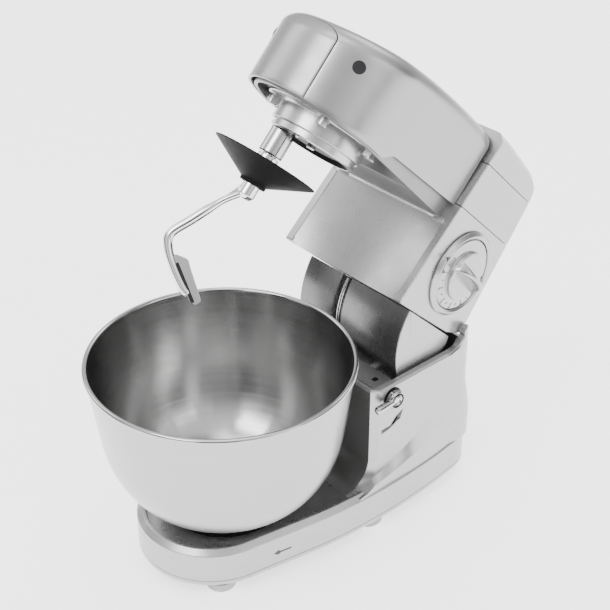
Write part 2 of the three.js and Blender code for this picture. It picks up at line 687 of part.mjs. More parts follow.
function planetaryHousing() {
  const { radius, bore, bottom, flange, flangeTop } = RING
  let body = turned([[9.3, flangeTop - 3.6], [bore, flangeTop - 3.6], [bore, bottom], [radius, bottom],
    [radius, flangeTop - 3.6],
    [flange, flangeTop - 3.6], [flange, flangeTop], [9.3, flangeTop]], 30)
  for (const a of LUG_ANGLES) {
    const [x, y] = polar(49, a)
    body = body.add(disc(5.2, flangeTop - 13, flangeTop - 3, x, y, 12))
  }
  return body
}

const LUG_ANGLES = [220, 310, 25, 130]

function carrier() {
  const r = RING.bore - RUN
  const dish = turned([[0, 231], [26, 231], [r - 3, 228], [r, 228], [r, 236.4], [0, 236.4]], 28)
  const [x, y] = polar(ORBIT, SPINDLE.angle)
  return dish.subtract(disc(SPINDLE.sleeve, 200, 240, x, y)).subtract(disc(6 + GAP, 200, 240))
}

function spindleSleeve() {
  const [x, y] = polar(ORBIT, SPINDLE.angle)
  const r = SPINDLE.radius + RUN
  return turned([[r, SPINDLE.sleeveEnd], [SPINDLE.sleeve - GAP, SPINDLE.sleeveEnd],
    [SPINDLE.sleeve - GAP, 236.4], [r, 236.4]], 28, x, y)
}

function spindle() {
  const [x, y] = polar(ORBIT, SPINDLE.angle)
  return disc(SPINDLE.radius, SPINDLE.tip, 247.5, x, y, 24)
    .subtract(rodX(CROSS_PIN.radius + GAP, -60, 60, y, CROSS_PIN.z, 12))
}

function crossPin() {
  const [x, y] = polar(ORBIT, SPINDLE.angle)
  return rodX(CROSS_PIN.radius, x - CROSS_PIN.half, x + CROSS_PIN.half, y, CROSS_PIN.z, 12)
}

function carrierScrew() {
  return turned([[0, 226.6], [4.4, 226.6], [4.4, 230.6], [0, 230.6]], 16)
}

function mainShaft() {
  return disc(6, 231.2, PULLEY.z - 4, 0, 0, 24)
}

function bearing(y, z0, z1, bore, outer) {
  return turned([[bore, z0], [outer, z0], [outer, z1], [bore, z1]], 24, 0, y)
}

function chassis() {
  const { bottom, thick } = CHASSIS
  const s = new THREE.Shape()
  s.moveTo(50, 204)
  s.lineTo(50, 0)
  s.absarc(0, 0, 50, 0, Math.PI, true)
  s.lineTo(-50, 204)
  const plate = raised(s, bottom, bottom + thick, 0, 12)
  let posts = plate
  for (const [x, y] of [[40, 20], [-40, 20], [0, -40]]) posts = posts.add(disc(4,
    LIP.plate + LIP.thick + GAP, bottom + 1, x, y, 12))
  return posts.subtract(disc(9, 250, 290)).subtract(disc(7.5, 250, 290, 0, COUNTER_Y))
    .subtract(disc(9, 250, 290, 0, MOTOR.y))
}

function counterShaft() {
  return disc(4, CHASSIS.bottom - 4, PULLEY.z + PULLEY.width + 2, 0, COUNTER_Y, 16)
}

function largePulley() {
  const { large, z, width } = PULLEY
  return turned([[4 + GAP, z], [large, z], [large, z + width], [4 + GAP, z + width]], 36, 0, COUNTER_Y)
}

function motorPulley() {
  const { small, z, width } = PULLEY
  return turned([[MOTOR.shaft + GAP, z], [small, z], [small, z + width], [MOTOR.shaft + GAP, z + width]], 24,
    0, MOTOR.y)
}

function beltLoop(offset) {
  const big = PULLEY.large + offset
  const little = PULLEY.small + offset
  const lean = THREE.MathUtils.radToDeg(Math.asin((PULLEY.large - PULLEY.small) / (MOTOR.y - COUNTER_Y)))
  const s = new THREE.Shape()
  s.absarc(0, COUNTER_Y, big, deg(180 - lean), deg(360 + lean), false)
  s.absarc(0, MOTOR.y, little, deg(lean), deg(180 - lean), false)
  return raised(s, PULLEY.z + 0.5, PULLEY.z + PULLEY.width - 0.5, 0, 8)
}

function driveBelt() {
  const inner = beltLoop(GAP)
  return beltLoop(GAP + PULLEY.belt).subtract(inner.translate([0, 0, -1]))
    .subtract(beltLoop(GAP).translate([0, 0, 1]))
}

function motorCan() {
  const { y, radius, bottom, height, shaft } = MOTOR
  const top = bottom + height
  const wall = 3
  const hole = shaft + 3
  return turned([[hole, bottom], [radius, bottom], [radius, top], [hole, top], [hole, top - wall],
    [radius - wall, top - wall],
    [radius - wall, bottom + wall], [hole, bottom + wall]], 22, 0, y)
}

function motorRotor() {
  const { y, bottom, height, shaft } = MOTOR
  const top = PULLEY.z + PULLEY.width + 2
  return turned([[0, bottom - 5], [shaft, bottom - 5], [shaft, bottom + 15], [24, bottom + 15],
    [24, bottom + height - 25],
    [shaft, bottom + height - 25], [shaft, top], [0, top]], 24, 0, y)
}

function motorFan() {
  const { y, bottom, height, shaft } = MOTOR
  const z = bottom + height - 18
  let fan = disc(8, z, z + 8, 0, y, 20)
  for (let i = 0; i < 8; i += 1) {
    const g = new THREE.BoxGeometry(22, 1.4, 8)
    g.translate(17, 0, 0)
    g.rotateZ(deg(45 * i))
    g.translate(0, y, z + 4)
    fan = fan.add(solid(g))
  }
  return fan.subtract(disc(shaft + GAP, z - 1, z + 9, 0, y, 16))
}

function controlBoard() {
  return box(-63.6, -62, 140, 196, 176, 236)
}

// ---------------------------------------------------------------- beater
// Cone that stops dough from climbing the spindle.
function doughShield() {
  const [x, y] = polar(ORBIT, SPINDLE.angle)
  const { radius, rim, apex } = SHIELD
  const bore = HOOK.hub + GAP
  return turned([[bore, apex - 3], [bore + 2, apex - 3], [bore + 2, apex], [radius, rim - 1], [radius, rim],
    [bore + 1, apex + 3.4], [bore, apex + 3.4]], 32, x, y)
}

function doughHook() {
  const [cx, cy] = polar(ORBIT, SPINDLE.angle)
  const { hubTop: top, hub: r, neck, neckTop, hubBottom, bendZ, tipZ, rod, reach, tipReach } = HOOK
  const sideways = polar(1, 40)
  const at = (u, z) => new THREE.Vector3(cx + u * sideways[0], cy + u * sideways[1], z)
  const path = [at(-1, hubBottom + 4), at(-9, hubBottom - 3), at(-reach * 0.6, (hubBottom + bendZ) / 2 + 4),
    at(-reach, bendZ),
    at(-reach * 0.62, (bendZ + tipZ) / 2 + 6), at(0, tipZ + 9), at(tipReach, tipZ + rod)]
  const bore = SPINDLE.radius + RUN
  const seat = SPINDLE.tip - 3
  const hub = turned([[0, hubBottom], [neck - 3, hubBottom], [neck, hubBottom + 3], [neck, neckTop],
    [r, neckTop], [r, top],
    [bore, top], [bore, seat], [0, seat]], 24, cx, cy)
  const slot = CROSS_PIN.radius + RUN
  return tube(path, rod, 8, 16).add(hub).subtract(disc(bore, seat, top + 5, cx, cy))
    .subtract(box(cx - 20, cx + 20, cy - slot, cy + slot, CROSS_PIN.z - slot, top + 5))
}

// ---------------------------------------------------------------- assembly
const assembly = new THREE.Group()

place(assembly, 'base_shell', baseShell(), 'silver')
place(assembly, 'base_plate', basePlate(), 'dark')
FOOT_PLACES.forEach(([x, y], i) => place(assembly, `foot_${i + 1}`, foot(x, y), 'rubber'))
SCREW_PLACES.forEach(([x, y], i) => place(assembly, `base_screw_${i + 1}`, plateScrew(x, y), 'steel'))
place(assembly, 'column_top_plate', columnTopPlate(), 'shade')
place(assembly, 'collar_retainer', collarRetainer(), 'steel')
place(assembly, 'retainer_screw', retainerScrew(), 'steel')
place(assembly, 'bowl_collar', bowlCollar(), 'black')
place(assembly, 'bowl', bowl(), 'steel')
place(assembly, 'bowl_foot', bowlFoot(), 'steel')
place(assembly, 'hinge_pin', hingePin(), 'steel')
place(assembly, 'lock_lever', lockLever(), 'chrome')
place(assembly, 'lever_screw', leverScrew(), 'steel')
place(assembly, 'lock_cam', lockCam(), 'steel')
place(assembly, 'lock_bolt', lockBolt(), 'steel')
place(assembly, 'bolt_guide', boltGuide(), 'nylon')
place(assembly, 'bolt_spring', boltSpring(), 'steel')
place(assembly, 'interlock_switch', interlockSwitch(), 'black')
place(assembly, 'interlock_plunger', interlockPlunger(), 'black')

const head = new THREE.Group()
head.position.set(0, HINGE.y, HINGE.z)
head.rotation.x = -deg(TILT)
const closed = new THREE.Group()
closed.position.set(0, -HINGE.y, -HINGE.z)
head.add(closed)
assembly.add(head)

place(closed, 'lower_casing', lowerCasing(), 'silver')
place(closed, 'rear_panel', rearPanel(), 'silver')
place(closed, 'rear_top_cover', rearTopCover(), 'silver')
place(closed, 'upper_cover', upperCover(), 'silver')
place(closed, 'nose_cover', noseCover(), 'silver')
place(closed, 'side_plug_right', sidePlug(1), 'dark')
place(closed, 'side_plug_left', sidePlug(-1), 'dark')
place(closed, 'drum', drum(), 'shade')
place(closed, 'drum_rod', drumRod(), 'chrome')
place(closed, 'dial_bezel', dialBezel(), 'silver')
place(closed, 'speed_dial', speedDial(), 'silver')
place(closed, 'speed_switch', speedSwitch(), 'black')
place(closed, 'control_board', controlBoard(), 'board')
place(closed, 'chassis', chassis(), 'steel')
place(closed, 'motor_can', motorCan(), 'steel')
place(closed, 'motor_rotor', motorRotor(), 'dark')
place(closed, 'motor_fan', motorFan(), 'nylon')
place(closed, 'motor_pulley', motorPulley(), 'steel')
place(closed, 'drive_belt', driveBelt(), 'black')
place(closed, 'counter_shaft', counterShaft(), 'steel')
place(closed, 'large_pulley', largePulley(), 'nylon')
place(closed, 'drive_pinion', gear(GEAR.pinion, 282, 292, 0, COUNTER_Y, 4 + GAP, 15), 'steel')
place(closed, 'main_gear', gear(GEAR.main, 282, 290, 0, 0, 6 + GAP), 'brass')
place(closed, 'main_shaft', mainShaft(), 'steel')
place(closed, 'lower_bearing', bearing(0, RING.flangeTop - 4, RING.flangeTop + 1, 6 + RUN / 2, 9), 'brass')
place(closed, 'planetary_housing', planetaryHousing(), 'steel')
place(closed, 'ring_gear', ringGear(), 'steel')
place(closed, 'carrier', carrier(), 'steel')
place(closed, 'spindle_sleeve', spindleSleeve(), 'steel')
place(closed, 'carrier_screw', carrierScrew(), 'steel')
const spindlePlace = polar(ORBIT, SPINDLE.angle)
place(closed, 'planet_pinion',
  gear(GEAR.planet, 239, 246, spindlePlace[0], spindlePlace[1], SPINDLE.radius + GAP), 'steel')
place(closed, 'spindle', spindle(), 'chrome')
place(closed, 'cross_pin', crossPin(), 'steel')
place(closed, 'dough_shield', doughShield(), 'black')
place(closed, 'dough_hook', doughHook(), 'chrome')

// The origin is the middle of the footprint's bounding box, on the table.
assembly.updateMatrixWorld(true)
const extent = new THREE.Box3().setFromObject(assembly, true)
const group = new THREE.Group()
assembly.position.set(-(extent.min.x + extent.max.x) / 2, -(extent.min.y + extent.max.y) / 2, -extent.min.z)
group.add(assembly)

export default group
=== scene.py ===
"""Tilt-head stand mixer: visible surfaces, materials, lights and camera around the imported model."""
import json
import math

import bmesh
import bpy
import numpy as np
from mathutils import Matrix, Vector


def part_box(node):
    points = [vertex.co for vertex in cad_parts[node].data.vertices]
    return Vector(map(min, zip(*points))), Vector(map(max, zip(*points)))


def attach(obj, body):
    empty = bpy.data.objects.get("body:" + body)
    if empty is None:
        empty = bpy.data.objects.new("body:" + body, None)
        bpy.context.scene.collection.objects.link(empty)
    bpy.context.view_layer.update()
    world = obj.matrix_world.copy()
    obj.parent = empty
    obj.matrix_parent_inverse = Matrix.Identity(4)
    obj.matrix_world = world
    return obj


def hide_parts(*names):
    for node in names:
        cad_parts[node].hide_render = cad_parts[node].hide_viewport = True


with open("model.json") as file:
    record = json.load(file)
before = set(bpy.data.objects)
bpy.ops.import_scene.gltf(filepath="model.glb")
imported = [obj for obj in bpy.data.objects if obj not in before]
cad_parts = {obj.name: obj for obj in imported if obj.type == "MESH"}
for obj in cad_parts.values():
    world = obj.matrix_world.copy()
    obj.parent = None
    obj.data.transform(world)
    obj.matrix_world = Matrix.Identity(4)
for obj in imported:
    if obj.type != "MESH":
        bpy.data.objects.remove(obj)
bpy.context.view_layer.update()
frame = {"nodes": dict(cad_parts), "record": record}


# ---------------------------------------------------------------- the frame, in millimetres
# Shapes are drawn about the bowl's axis, with the head closed, and head_pose() tilts the head's pieces open.
MM = 0.001
JOINTS = {joint["name"]: joint for joint in frame["record"]["behaviour"]["joints"]}


def pivot(name):
    """A hinge's point, in millimetres from the bowl's axis."""
    return np.array(JOINTS[name]["pos_m"]) / MM - np.array([0, BOWL_Y, 0])


BOWL_Y = JOINTS["collar_turn"]["pos_m"][1] / MM
HINGE = pivot("head_tilt")
TILT = math.radians(-JOINTS["head_tilt"]["range_deg"][0])


def stand_pose(points):
    """Drawn place to the model's frame, in metres, for what stands on the table."""
    return (points + np.array([0, BOWL_Y, 0])) * MM


def head_pose(points):
    """Turns the drawn points about the hinge's X axis by the head's opening, then as stand_pose."""
    away = points - HINGE
    c, s = math.cos(TILT), math.sin(TILT)
    y = c * away[..., 1] + s * away[..., 2]
    z = c * away[..., 2] - s * away[..., 1]
    return stand_pose(np.stack([away[..., 0], y, z], -1) + HINGE)


def packed(name):
    """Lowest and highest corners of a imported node, in millimetres."""
    return (np.array(corner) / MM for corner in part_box(name))


def closed_place(name):
    """A head joint's point with the head closed: the opening turned back about the hinge."""
    away = pivot(name) - HINGE
    c, s = math.cos(TILT), math.sin(TILT)
    return np.array([away[0], c * away[1] - s * away[2], s * away[1] + c * away[2]]) + HINGE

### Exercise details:
Begin with the line containing "box, on the table." and end with the line containing "bpy.data.objects.remove(obj)"; repeat every line from start to finish exactly, and nothing outside them.

### Final result:
// The origin is the middle of the footprint's bounding box, on the table.
assembly.updateMatrixWorld(true)
const extent = new THREE.Box3().setFromObject(assembly, true)
const group = new THREE.Group()
assembly.position.set(-(extent.min.x + extent.max.x) / 2, -(extent.min.y + extent.max.y) / 2, -extent.min.z)
group.add(assembly)

export default group
=== scene.py ===
"""Tilt-head stand mixer: visible surfaces, materials, lights and camera around the imported model."""
import json
import math

import bmesh
import bpy
import numpy as np
from mathutils import Matrix, Vector


def part_box(node):
    points = [vertex.co for vertex in cad_parts[node].data.vertices]
    return Vector(map(min, zip(*points))), Vector(map(max, zip(*points)))


def attach(obj, body):
    empty = bpy.data.objects.get("body:" + body)
    if empty is None:
        empty = bpy.data.objects.new("body:" + body, None)
        bpy.context.scene.collection.objects.link(empty)
    bpy.context.view_layer.update()
    world = obj.matrix_world.copy()
    obj.parent = empty
    obj.matrix_parent_inverse = Matrix.Identity(4)
    obj.matrix_world = world
    return obj


def hide_parts(*names):
    for node in names:
        cad_parts[node].hide_render = cad_parts[node].hide_viewport = True


with open("model.json") as file:
    record = json.load(file)
before = set(bpy.data.objects)
bpy.ops.import_scene.gltf(filepath="model.glb")
imported = [obj for obj in bpy.data.objects if obj not in before]
cad_parts = {obj.name: obj for obj in imported if obj.type == "MESH"}
for obj in cad_parts.values():
    world = obj.matrix_world.copy()
    obj.parent = None
    obj.data.transform(world)
    obj.matrix_world = Matrix.Identity(4)
for obj in imported:
    if obj.type != "MESH":
        bpy.data.objects.remove(obj)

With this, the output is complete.